• DESCRIPTION OF THE TASK: Write the listing out again, all of it, word for word.

** begin **

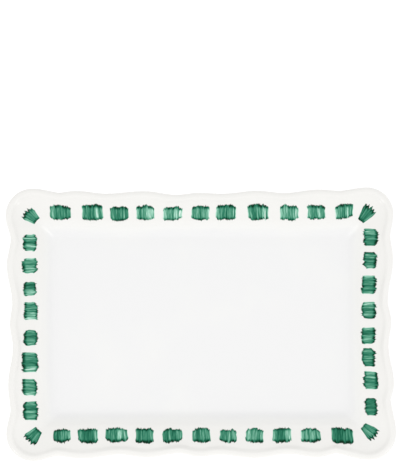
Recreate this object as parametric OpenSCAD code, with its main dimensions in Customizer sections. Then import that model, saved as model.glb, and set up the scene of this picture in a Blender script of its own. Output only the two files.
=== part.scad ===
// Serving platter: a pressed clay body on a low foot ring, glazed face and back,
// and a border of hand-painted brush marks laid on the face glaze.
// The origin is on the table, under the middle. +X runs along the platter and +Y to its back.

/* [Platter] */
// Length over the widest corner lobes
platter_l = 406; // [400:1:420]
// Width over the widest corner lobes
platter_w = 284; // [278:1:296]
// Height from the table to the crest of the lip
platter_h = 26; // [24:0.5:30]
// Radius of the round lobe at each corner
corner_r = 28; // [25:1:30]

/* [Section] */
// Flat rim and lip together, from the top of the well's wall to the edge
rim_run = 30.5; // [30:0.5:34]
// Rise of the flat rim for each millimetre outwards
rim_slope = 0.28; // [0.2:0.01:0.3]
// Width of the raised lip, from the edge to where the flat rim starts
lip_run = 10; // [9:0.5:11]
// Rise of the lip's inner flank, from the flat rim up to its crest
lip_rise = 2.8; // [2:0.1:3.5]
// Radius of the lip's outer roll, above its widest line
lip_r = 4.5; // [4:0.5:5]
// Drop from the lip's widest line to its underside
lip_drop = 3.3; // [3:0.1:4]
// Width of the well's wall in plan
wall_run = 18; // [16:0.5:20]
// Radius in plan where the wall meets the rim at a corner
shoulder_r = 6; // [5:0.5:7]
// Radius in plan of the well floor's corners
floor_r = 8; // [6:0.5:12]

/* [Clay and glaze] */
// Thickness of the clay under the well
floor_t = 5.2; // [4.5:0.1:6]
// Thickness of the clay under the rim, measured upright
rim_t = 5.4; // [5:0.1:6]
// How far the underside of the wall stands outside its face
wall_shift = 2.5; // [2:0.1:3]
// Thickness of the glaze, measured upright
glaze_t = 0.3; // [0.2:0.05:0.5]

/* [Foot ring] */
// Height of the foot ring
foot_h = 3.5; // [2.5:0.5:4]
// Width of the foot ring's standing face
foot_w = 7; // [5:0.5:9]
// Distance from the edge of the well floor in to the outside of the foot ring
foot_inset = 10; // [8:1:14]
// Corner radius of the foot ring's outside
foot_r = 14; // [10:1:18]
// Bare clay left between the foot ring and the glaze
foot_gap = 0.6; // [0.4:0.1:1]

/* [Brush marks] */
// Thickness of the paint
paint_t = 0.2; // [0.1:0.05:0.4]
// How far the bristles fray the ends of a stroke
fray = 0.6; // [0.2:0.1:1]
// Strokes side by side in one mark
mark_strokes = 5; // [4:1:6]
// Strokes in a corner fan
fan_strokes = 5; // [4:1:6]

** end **

• FINISHED ANSWER:
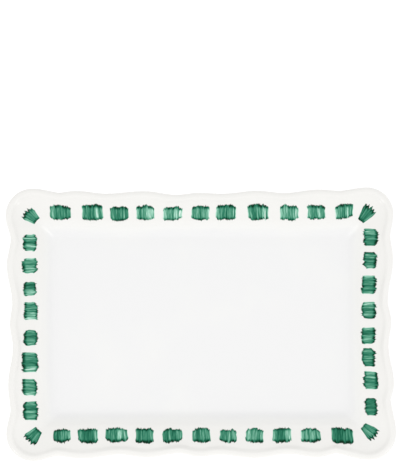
Recreate this object as parametric OpenSCAD code, with its main dimensions in Customizer sections. Then import that model, saved as model.glb, and set up the scene of this picture in a Blender script of its own. Output only the two files.
=== part.scad ===
// Serving platter: a pressed clay body on a low foot ring, glazed face and back,
// and a border of hand-painted brush marks laid on the face glaze.
// The origin is on the table, under the middle. +X runs along the platter and +Y to its back.

/* [Platter] */
// Length over the widest corner lobes
platter_l = 406; // [400:1:420]
// Width over the widest corner lobes
platter_w = 284; // [278:1:296]
// Height from the table to the crest of the lip
platter_h = 26; // [24:0.5:30]
// Radius of the round lobe at each corner
corner_r = 28; // [25:1:30]

/* [Section] */
// Flat rim and lip together, from the top of the well's wall to the edge
rim_run = 30.5; // [30:0.5:34]
// Rise of the flat rim for each millimetre outwards
rim_slope = 0.28; // [0.2:0.01:0.3]
// Width of the raised lip, from the edge to where the flat rim starts
lip_run = 10; // [9:0.5:11]
// Rise of the lip's inner flank, from the flat rim up to its crest
lip_rise = 2.8; // [2:0.1:3.5]
// Radius of the lip's outer roll, above its widest line
lip_r = 4.5; // [4:0.5:5]
// Drop from the lip's widest line to its underside
lip_drop = 3.3; // [3:0.1:4]
// Width of the well's wall in plan
wall_run = 18; // [16:0.5:20]
// Radius in plan where the wall meets the rim at a corner
shoulder_r = 6; // [5:0.5:7]
// Radius in plan of the well floor's corners
floor_r = 8; // [6:0.5:12]

/* [Clay and glaze] */
// Thickness of the clay under the well
floor_t = 5.2; // [4.5:0.1:6]
// Thickness of the clay under the rim, measured upright
rim_t = 5.4; // [5:0.1:6]
// How far the underside of the wall stands outside its face
wall_shift = 2.5; // [2:0.1:3]
// Thickness of the glaze, measured upright
glaze_t = 0.3; // [0.2:0.05:0.5]

/* [Foot ring] */
// Height of the foot ring
foot_h = 3.5; // [2.5:0.5:4]
// Width of the foot ring's standing face
foot_w = 7; // [5:0.5:9]
// Distance from the edge of the well floor in to the outside of the foot ring
foot_inset = 10; // [8:1:14]
// Corner radius of the foot ring's outside
foot_r = 14; // [10:1:18]
// Bare clay left between the foot ring and the glaze
foot_gap = 0.6; // [0.4:0.1:1]

/* [Brush marks] */
// Thickness of the paint
paint_t = 0.2; // [0.1:0.05:0.4]
// How far the bristles fray the ends of a stroke
fray = 0.6; // [0.2:0.1:1]
// Strokes side by side in one mark
mark_strokes = 5; // [4:1:6]
// Strokes in a corner fan
fan_strokes = 5; // [4:1:6]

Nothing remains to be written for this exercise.